Tuesday, December 14, 2010

Life Imitating Art

I recently applied for a few jobs in hopes of making some extra cash over Christmas break. I applied to several different places but in all honesty I'm probably not going to get hired by any of them. I mean, if you were a retail store would YOU want to hire a 21 year old college student with no retail experience for only about 3 weeks during the busiest time of the year? Yeah, I don't think so. It's no biggie. I understand their plight completely. I wouldn't want to do that either. But in this whole process of job hunting, I started thinking about my profession. I love acting. I earnestly believe it's what I was put on this Earth to do. I feel the most at home and the most happy when I'm on stage or even just in front of an audience. Performing is my passion. I love it. And I am a firm believer that what a person's passions are defines them. Even Jesus said that where your treasure is, there your heart will be also. When Jesus spoke those words, He meant them in the context of being very careful where you place your heart; be picky about what you devote your time, your life to. But if God calls you to a passion, I say place your heart in it as much as you can. For where God calls you, there HE is also.

If life imitates art, what kind of life does the actor build?

I think that's why I'm such a people pleaser. When I'm on stage, I'm under total scrutiny. If I flub a line, the audience might not know...but then again they might totally know. If I break character, chances are they'll definitely know. And they laugh, sometimes not with you. I'm simply accustomed to being in the spotlight in the sense that everyone is paying attention to the things I do and say. But that is NOT how things are in the real world. The stage and reality are really far apart, no matter how much you want to debate me on that. If I flub a line or break "character" in real life, no one is probably going to know except me. But I've never looked at it that way. My friends and family are well aware that I wear my heart of my sleeve, that my face might as well be made of glass; the transparency of my emotions is utterly overwhelming. I've always brought that element of understanding of seemingly constant judgement into my reality. And sometimes I get my heart broken that way. Sometimes I embarrass myself that way. And worse, sometimes I hurt others this way. And that's the part I hate the most I think.

In a story told on stage or screen, there are usually 3 acts: the introduction/exposition; the rise of action or conflict; and the fall of action and the resolution. That's the key word right there: resolution. I sometimes feel like I'm sitting around waiting for answers that I'm sure are coming. Soon. Like old fairy tales, if the Big Bad Wolf eats Grandma then the Big Bad Wolf is going to meet his end. It's not even a question. Not to sound like a cynic, but in reality Big Bad Wolves eat Grandma's everyday for breakfast, lunch, and dinner (not literally... I mean, I guess this could be literal somewhere out there although I sure do hope not). What I mean is, the villains in life don't always get what they deserve. And what's worse is that often times the heroes don't reap the benefits of their good deeds either. Very little resolution lies out there for the taking. Gosh this post has slowly taken a turn for the depressing. How did that happen? I'm serious. I mean you kind readers no sadness. Gee whiz. Let me just get to my point...

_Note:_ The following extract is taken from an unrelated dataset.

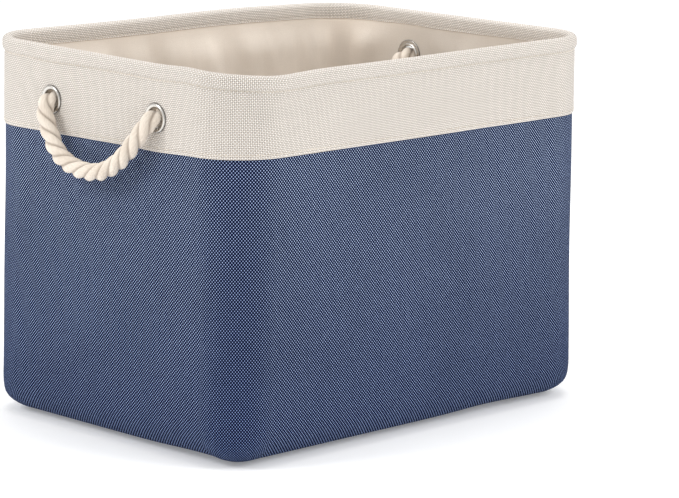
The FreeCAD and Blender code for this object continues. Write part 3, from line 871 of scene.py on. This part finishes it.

My point IS that nothing in life ever happens like you expect. People might not care about what you say or how you say it or choices you make. Maybe the ones you want to care don't and the ones you don't want to care do. You might do something great and get ignored or cut down. You might do something really nasty and get rewarded. But life will never deal you the cards you expect or the cards you think you want.

But life will always deal you the cards you need.
This might be blasphemous, but God is the dealer.
And if that's the case, I'm going all in.

I'm kind of glad to be an actor, really. Escapism is a very precious gift. It's nice to live in a world where resolution and approval run free and happy. Even if it's only for a couple of hours a night in rehearsal. And I don't act to escape (all the time). No. I act for you. Because life, whether it is imitating art or not, is hard. And I want to be here to be the one who turns that frown of yours upside down. I hope I can succeed.

Did I bounce back from the depressing stuff? I hope so.